Tally the lines of the listing that contain the string "names". Give the number and nothing else.
━━━━━━━━━━
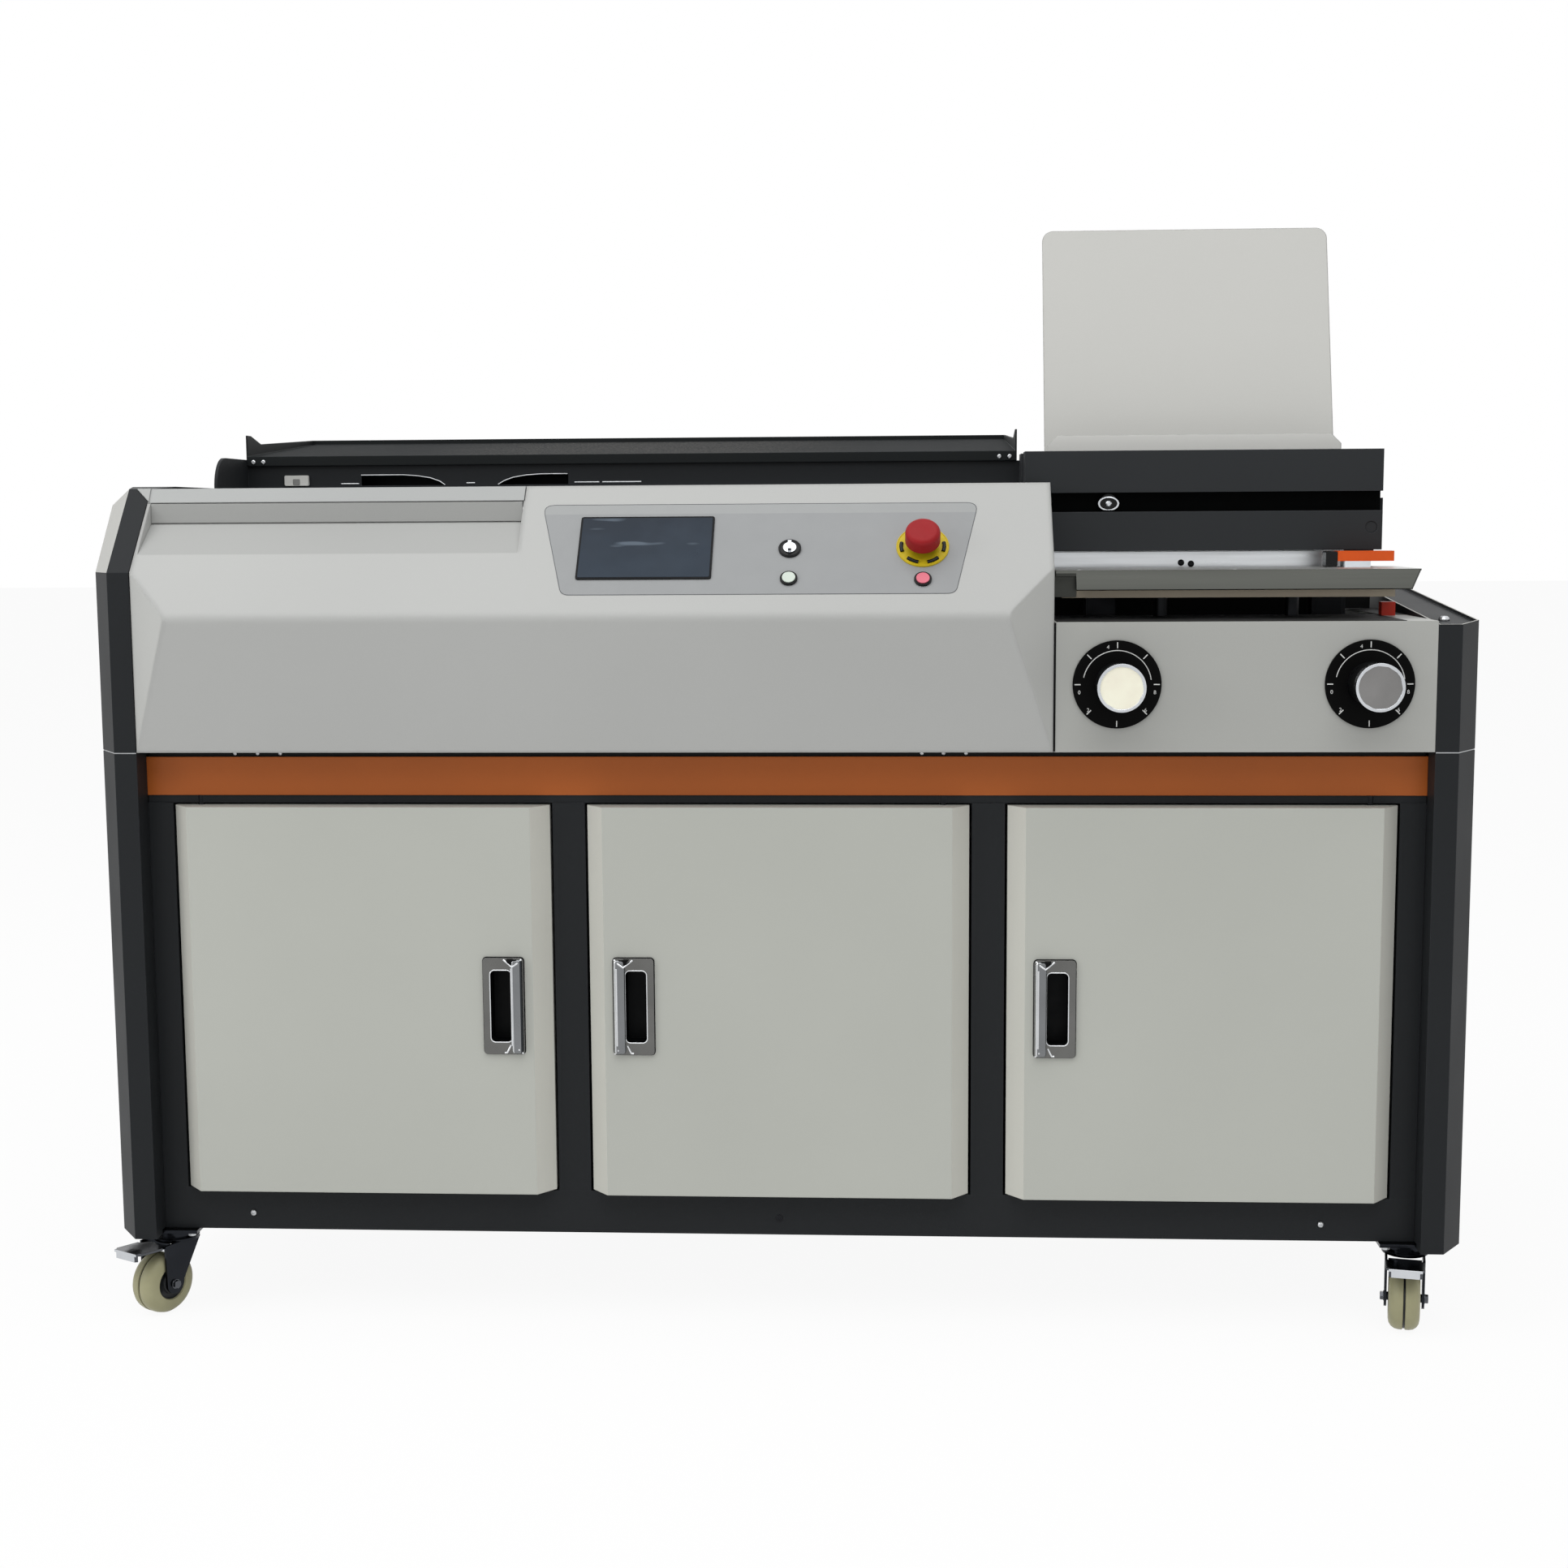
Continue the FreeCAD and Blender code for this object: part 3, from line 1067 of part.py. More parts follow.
def make_tray():
    """Shallow sheet tray on the girder: front rim, rising floor, back lip and two end plates."""
    path = [(tray_front_depth + tray_foot, girder_top_z), (tray_front_depth, girder_top_z),
            (tray_front_depth, tray_front_z), (tray_back_depth, tray_back_z),
            (tray_back_depth, tray_back_z + tray_back_lip)]
    floor = prism_x(folded(path, -sheet), girder_left_x, tray_right_x)
    ends = []
    for x in (girder_left_x, tray_right_x - sheet):
        ends.append(prism_x([(tray_front_depth, girder_top_z),
                             (tray_front_depth, tray_front_z + tray_end_rise),
                             (tray_front_depth + tray_end_flat, tray_front_z + tray_end_rise),
                             (tray_front_depth + tray_end_flat + tray_end_ramp,
                              tray_front_z + tray_end_rise - tray_end_fall),
                             (tray_back_depth, tray_back_z + tray_back_lip),
                             (tray_back_depth, tray_back_z - sheet),
                             (tray_front_depth + sheet, tray_front_z - 2 * sheet),
                             (tray_front_depth + sheet, girder_top_z)], x, x + sheet))
    save("top_tray", floor.fuse(ends).removeSplitter())


# ---------------------------------------------------------------- working units
def make_milling_unit():
    cutter = rod(cutter_radius, cutter_thickness, cutter_x, cutter_depth, cutter_z, upwards)
    for i in range(cutter_tooth_count):
        angle = 2 * math.pi * i / cutter_tooth_count
        reach = cutter_radius - tooth_size
        tooth = Part.makeBox(tooth_size, tooth_size, tooth_rise, Vector(-tooth_size / 2, -tooth_size / 2, 0))
        tooth.rotate(Vector(0, 0, 0), upwards, math.degrees(angle))
        tooth.translate(Vector(cutter_x + reach * math.cos(angle),
                               y_at(cutter_depth) + reach * math.sin(angle), cutter_z + cutter_thickness))
        cutter = cutter.fuse(tooth)
    shaft = rod(cutter_shaft_radius, cutter_z - cutter_motor_top - touch_gap, cutter_x, cutter_depth,
                cutter_motor_top + touch_gap, upwards)
    save("milling_cutter", cutter.fuse(shaft).removeSplitter())
    save("cutter_motor", rod(cutter_motor_radius, cutter_motor_top - upper_bottom, cutter_x, cutter_depth,
                             upper_bottom, upwards))

    hood = block(hood_left_x, hood_right_x, hood_front_depth, hood_back_depth, hood_bottom_z, hood_top_z)
    hood = hood.cut(block(hood_left_x + sheet, hood_right_x - sheet, hood_front_depth + sheet,
                          hood_back_depth - sheet, hood_bottom_z + sheet, hood_top_z))
    hood = hood.cut(rod(cutter_shaft_radius + through_gap, sheet, cutter_x, cutter_depth, hood_bottom_z,
                        upwards))
    duct_bottom = bin_top_z
    duct = rod(duct_radius, hood_bottom_z - duct_bottom, duct_x, cutter_depth, duct_bottom, upwards)
    duct_room = rod(duct_radius - sheet, hood_bottom_z - duct_bottom + sheet, duct_x, cutter_depth,
                    duct_bottom, upwards)
    hood = hood.fuse(duct).cut(duct_room).removeSplitter()
    outer = block(-bin_half_width, bin_half_width, bin_front_depth, bin_back_depth, bin_bottom, bin_top_z)
    inner = block(-bin_half_width + sheet, bin_half_width - sheet, bin_front_depth + sheet,
                  bin_back_depth - sheet, bin_bottom + sheet, bin_top_z - sheet)
    mouth = rod(duct_radius - sheet, sheet, duct_x, cutter_depth, bin_top_z - sheet, upwards)
    save("dust_extraction", hood, outer.cut(inner).cut(mouth))


def make_glue_unit():
    outer = block(tank_left_x, tank_right_x, tank_front_depth, tank_back_depth, tank_bottom_z, tank_top_z)
    inner = block(tank_left_x + tank_wall, tank_right_x - tank_wall, tank_front_depth + tank_wall,
                  tank_back_depth - tank_wall, tank_bottom_z + tank_wall, tank_top_z)
    tank = outer.cut(inner)
    tank = tank.cut(rod(roller_shaft_radius + running, tank_back_depth - tank_front_depth, roller_x,
                        tank_front_depth, roller_z, along_y))
    stand = block(tank_left_x + stand_inset, tank_right_x - stand_inset, tank_front_depth + tank_wall,
                  tank_back_depth - tank_wall, upper_bottom, tank_bottom_z)
    save("glue_tank", tank, stand)
    inside_front = tank_front_depth + tank_wall + roller_end_gap
    inside_back = tank_back_depth - tank_wall - roller_end_gap
    drum = rod(roller_radius, inside_back - inside_front, roller_x, inside_front, roller_z, along_y)
    shaft = rod(roller_shaft_radius, tank_back_depth - tank_front_depth, roller_x, tank_front_depth, roller_z,
                along_y)
    save("glue_roller", drum.fuse(shaft).removeSplitter())


def make_electrics():
    bottom = bin_bottom
    outer = block(box_left_x, box_right_x, box_front_depth, box_back_depth, bottom, box_top_z)
    inner = block(box_left_x + sheet, box_right_x - sheet, box_front_depth + sheet, box_back_depth - sheet,
                  bottom + sheet, box_top_z - sheet)
    save("electrical_box", outer.cut(inner))
    gap = touch_gap
    flange = block(inlet_x - inlet_width / 2 - inlet_flange, inlet_x + inlet_width / 2 + inlet_flange,
                   rear_plane + sheet, rear_plane + sheet + inlet_flange_thickness,
                   inlet_z - inlet_height / 2 - inlet_flange, inlet_z + inlet_height / 2 + inlet_flange)
    body = block(inlet_x - inlet_width / 2 + gap, inlet_x + inlet_width / 2 - gap,
                 rear_plane + sheet - inlet_depth, rear_plane + sheet,
                 inlet_z - inlet_height / 2 + gap, inlet_z + inlet_height / 2 - gap)
    flange_face = rear_plane + sheet + inlet_flange_thickness
    socket = block(inlet_x - socket_width / 2, inlet_x + socket_width / 2,
                   flange_face - socket_depth, flange_face,
                   inlet_z - socket_height / 2, inlet_z + socket_height / 2)
    save("power_inlet", flange.fuse(body).cut(socket))


# ---------------------------------------------------------------- casters
def place_caster(shape, x, depth, angle):
    placed = shape.copy()
    placed.rotate(Vector(0, 0, 0), upwards, angle)
    placed.translate(Vector(x, y_at(depth), 0))
    return placed


def make_fork():
    """A swivel fork drawn with its trail along +X: crown, race, kingpin, two legs and the axle bolt."""
    race_top = frame_bottom - plate_thickness - touch_gap
    crown = Part.makeCylinder(crown_radius, crown_thickness, Vector(0, 0, crown_z))
    race = Part.makeCylinder(race_radius, race_top - crown_z, Vector(0, 0, crown_z))
    kingpin_top = frame_bottom - kingpin_recess
    kingpin = Part.makeCylinder(kingpin_radius, kingpin_top - crown_z, Vector(0, 0, crown_z))
    fork = crown.fuse([race, kingpin])
    inner = wheel_width / 2 + leg_gap
    for side in (-1, 1):
        y0 = side * inner if side > 0 else side * inner - leg_thickness
        leg_front_x = pedal_pivot_x + leg_front_reach
        leg_top = crown_z + crown_thickness / 2
        outline = [Vector(-leg_back_reach, y0, leg_top), Vector(leg_front_x, y0, leg_top),
                   Vector(leg_front_x, y0, leg_top - leg_front_height),
                   Vector(caster_trail + leg_foot_radius, y0, wheel_radius),
                   Vector(caster_trail - leg_foot_radius, y0, wheel_radius)]
        leg = Part.Face(Part.makePolygon(outline + outline[:1])).extrude(Vector(0, leg_thickness, 0))
        foot = Part.makeCylinder(leg_foot_radius, leg_thickness, Vector(caster_trail, y0, wheel_radius),
                                 along_y)
        fork = fork.fuse([leg, foot])
    hole = Part.makeCylinder(axle_radius, 2 * inner + 2 * leg_thickness,
                             Vector(caster_trail, -inner - leg_thickness, wheel_radius), along_y)
    pivot = Part.makeCylinder(pedal_pivot_radius, 2 * inner, Vector(pedal_pivot_x, -inner, pedal_pivot_z),
                              along_y)
    return fork.fuse(pivot).cut(hole).removeSplitter(), hole


def make_wheel():
    start = Vector(caster_trail, -wheel_width / 2, wheel_radius)
    wheel = Part.makeCylinder(wheel_radius, wheel_width, start, along_y)
    rims = [e for e in wheel.Edges if abs(e.BoundBox.YMax - e.BoundBox.YMin) < 0.01]
    wheel = wheel.makeFillet(wheel_edge_round, rims)
    bore = Part.makeCylinder(axle_radius + running, wheel_width, start, along_y)
    for y in (-wheel_width / 2, wheel_width / 2 - wheel_dish_depth):
        middle = Vector(caster_trail, y, wheel_radius)
        dish = Part.makeCylinder(wheel_dish_radius, wheel_dish_depth, middle, along_y)
        hub = Part.makeCylinder(leg_foot_radius, wheel_dish_depth, middle, along_y)
        wheel = wheel.cut(dish.cut(hub))
    return wheel.cut(bore)


def make_pedal():
    """Brake pedal: an eye round the pivot, a neck, and a wider foot plate with its tip bent down."""
    half = wheel_width / 2 + leg_gap - pedal_side_gap
    eye_radius = pedal_pivot_radius + pedal_eye_wall
    eye = Part.makeCylinder(eye_radius, 2 * half, Vector(pedal_pivot_x, -half, pedal_pivot_z), along_y)
    low = pedal_pivot_z + eye_radius - pedal_thickness
    tip_x = pedal_pivot_x + pedal_length - pedal_tip
    outline = [Vector(pedal_pivot_x, -half, low), Vector(tip_x, -half, low + pedal_rise),
               Vector(tip_x, -half, low + pedal_rise + pedal_thickness),
               Vector(pedal_pivot_x, -half, low + pedal_thickness)]
    neck = Part.Face(Part.makePolygon(outline + outline[:1])).extrude(Vector(0, 2 * half, 0))
    foot_x, top = pedal_pivot_x + pedal_foot_start, low + pedal_rise + pedal_thickness
    slope = pedal_rise / (tip_x - pedal_pivot_x)
    foot_low = low + slope * pedal_foot_start
    side = pedal_foot_width / 2
    outline = [Vector(foot_x, -side, foot_low), Vector(tip_x - pedal_thickness, -side, low + pedal_rise),
               Vector(tip_x - pedal_thickness, -side, top - pedal_lip_height),
               Vector(tip_x, -side, top - pedal_lip_height), Vector(tip_x, -side, top),
               Vector(foot_x, -side, foot_low + pedal_thickness)]
    foot = Part.Face(Part.makePolygon(outline + outline[:1])).extrude(Vector(0, 2 * side, 0))
    cut = pedal_foot_corner
    plan = [Vector(foot_x, -side, 0), Vector(tip_x - cut, -side, 0), Vector(tip_x, cut - side, 0),
            Vector(tip_x, side - cut, 0), Vector(tip_x - cut, side, 0), Vector(foot_x, side, 0)]
    foot = foot.common(Part.Face(Part.makePolygon(plan + plan[:1])).extrude(Vector(0, 0, top)))
    bore = Part.makeCylinder(pedal_pivot_radius + running, 2 * half,
                             Vector(pedal_pivot_x, -half, pedal_pivot_z), along_y)
    return eye.fuse([neck, foot]).cut(bore).removeSplitter()


def make_casters():
    fork, axle = make_fork()
    wheel = make_wheel()
    pedal = make_pedal()
    plates = []
    for name, (x, depth, angle) in caster_places.items():
        save("caster_fork_" + name, place_caster(fork, x, depth, angle), place_caster(axle, x, depth, angle))
        save("caster_wheel_" + name, place_caster(wheel, x, depth, angle))
        if name.startswith("front"):
            save("brake_pedal_" + name, place_caster(pedal, x, depth, angle))
        plate = block(x - plate_half, x + plate_half, depth - plate_half, depth + plate_half,
                      frame_bottom - plate_thickness, frame_bottom)
        plates.append(plate.cut(rod(kingpin_radius + running, plate_thickness, x, depth,
                                    frame_bottom - plate_thickness, upwards)))
    save("caster_plates", *plates)


os.makedirs("parts", exist_ok=True)
make_cabinet_frame()
make_lower_casings()
make_left_upper_casing()
make_right_upper_casing()
make_rear_panel()
make_bed_plate()
make_accent_strip()
make_doors()
make_cowl()
make_lid()
make_controls()
make_right_panel()
make_knob("left", knob_left_x)
make_knob("right", knob_right_x)
make_nipping_unit()
make_cover_table()
make_carriage()
make_girder()
make_tray()
make_milling_unit()
make_glue_unit()
make_electrics()
make_casters()
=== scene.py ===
import bmesh
import bpy
from math import cos, hypot, pi, radians, sin, tan
from mathutils import Matrix, Vector


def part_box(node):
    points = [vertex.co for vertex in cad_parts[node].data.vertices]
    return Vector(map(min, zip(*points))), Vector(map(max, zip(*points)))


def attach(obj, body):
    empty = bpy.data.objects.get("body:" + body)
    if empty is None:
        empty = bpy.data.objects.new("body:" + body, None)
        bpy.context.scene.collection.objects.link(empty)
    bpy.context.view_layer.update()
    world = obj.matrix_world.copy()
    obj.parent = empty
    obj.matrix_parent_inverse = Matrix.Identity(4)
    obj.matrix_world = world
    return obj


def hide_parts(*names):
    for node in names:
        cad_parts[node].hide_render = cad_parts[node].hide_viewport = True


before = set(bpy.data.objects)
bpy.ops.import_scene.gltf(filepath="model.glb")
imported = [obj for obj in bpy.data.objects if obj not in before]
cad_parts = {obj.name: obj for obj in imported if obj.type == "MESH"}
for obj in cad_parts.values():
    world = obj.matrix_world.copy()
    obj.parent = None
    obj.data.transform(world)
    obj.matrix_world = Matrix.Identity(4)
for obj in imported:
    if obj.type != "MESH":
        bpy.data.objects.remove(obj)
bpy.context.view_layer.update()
bpy.context.scene.view_settings.view_transform = "Standard"


# ------------------------ studio
# A white floor in an evenly bright room, with one wide softbox above the front and a small fill at the left.
# The camera stands before the machine, a little right of its middle, and looks slightly down on it.
def add_node(tree, kind, sockets=None, **settings):
    """Adds a node, a shader node unless kind is a full type; a socket takes a value or another's output."""
    full_type = kind.startswith(("GeometryNode", "FunctionNode", "NodeGroup"))
    made = tree.nodes.new(kind if full_type else "ShaderNode" + kind)
    for key, value in settings.items():
        setattr(made, key, value)
    for key, value in (sockets or {}).items():
        if isinstance(value, bpy.types.NodeSocket):
            tree.links.new(value, made.inputs[key])
        else:
            made.inputs[key].default_value = value
    return made


def product(tree, first, second):
    return add_node(tree, "Math", {0: first, 1: second}, operation="MULTIPLY").outputs[0]


def sees_studio(tree):
    """1 for the kinds of ray that see the white studio, 0 for the light that reaches the machine."""
    path = add_node(tree, "LightPath")
    seen = path.outputs["Is Camera Ray"]
    for kind in ("Is Glossy Ray", "Is Transmission Ray"):
        seen = add_node(tree, "Math", {0: seen, 1: path.outputs[kind]}, operation="MAXIMUM").outputs[0]
    return seen


def mesh_of(name, vertices, faces=()):
    mesh = bpy.data.meshes.new(name)
    mesh.from_pydata([tuple(v) for v in vertices], [], faces)
    return mesh


def in_scene(name, data):
    """Puts a mesh, curve, lamp or camera into the scene as an object."""
    thing = bpy.data.objects.new(name, data)
    bpy.context.scene.collection.objects.link(thing)
    return thing


white = (1, 1, 1, 1)
room = bpy.data.worlds.new("room")
bpy.context.scene.world = room
room.use_nodes = True
tree = room.node_tree
tree.nodes.clear()
glow = add_node(tree, "Background", {"Color": white, "Strength": 0.42})
wall = add_node(tree, "Background", {"Color": white, "Strength": 1.0})
both = add_node(tree, "MixShader", {0: sees_studio(tree), 1: glow.outputs[0], 2: wall.outputs[0]})
add_node(tree, "OutputWorld", {"Surface": both.outputs[0]})

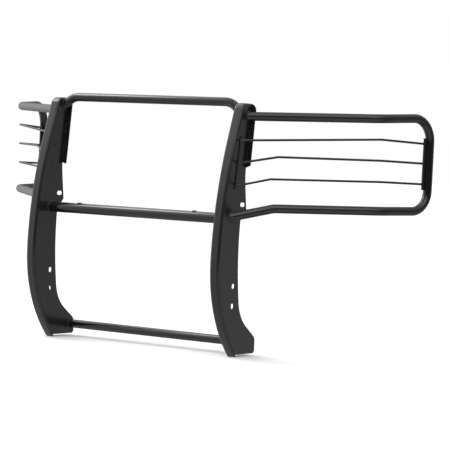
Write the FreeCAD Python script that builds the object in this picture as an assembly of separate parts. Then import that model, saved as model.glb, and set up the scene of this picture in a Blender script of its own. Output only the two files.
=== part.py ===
import FreeCAD, Part
import math
import os

# Front grille guard for a full-size pickup truck: two bent plate uprights, three
# crossbars between them, and a wrap-around headlight wing of bent tube on each side.
#
# Working frame, in millimetres: X is across the truck with 0 on its centre line,
# Y runs back from the foremost point of the uprights, Z is up from the flanges' feet.
# The last section moves everything so that the origin is under the middle of the
# guard, level with its lowest point. The left half is the mirror of the right half.

V = FreeCAD.Vector
os.makedirs("parts", exist_ok=True)

# ---------------------------------------------------------------- driving dimensions
# Uprights: channels of bent plate, open to the rear.
UPRIGHT_INNER_X = 386.0
UPRIGHT_WIDTH = 38.0
PLATE = 4.0
BEND_OUT_R = 8.0
BEND_IN_R = BEND_OUT_R - PLATE
UPRIGHT_TOP_Z = 882.0
TOP_CORNER_R = 30.0
# (y, z) of the front of the web: start, first direction, then the ends of two arcs.
FRONT_START = (148.3, -20)
FRONT_SLOPE = -1.066
FRONT_ARCS = [(0.4, 330), (70.7, 750)]
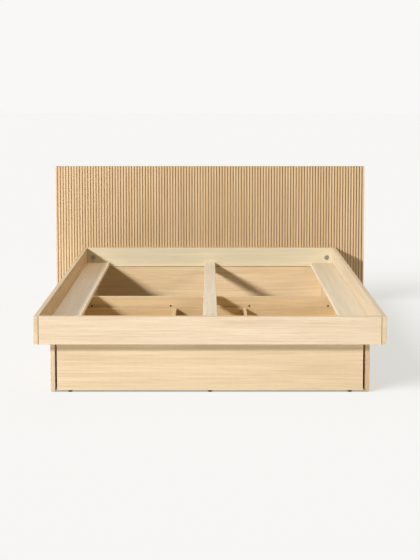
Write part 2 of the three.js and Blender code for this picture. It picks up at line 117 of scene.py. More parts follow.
━━━━━━━━━━
§ The solution
2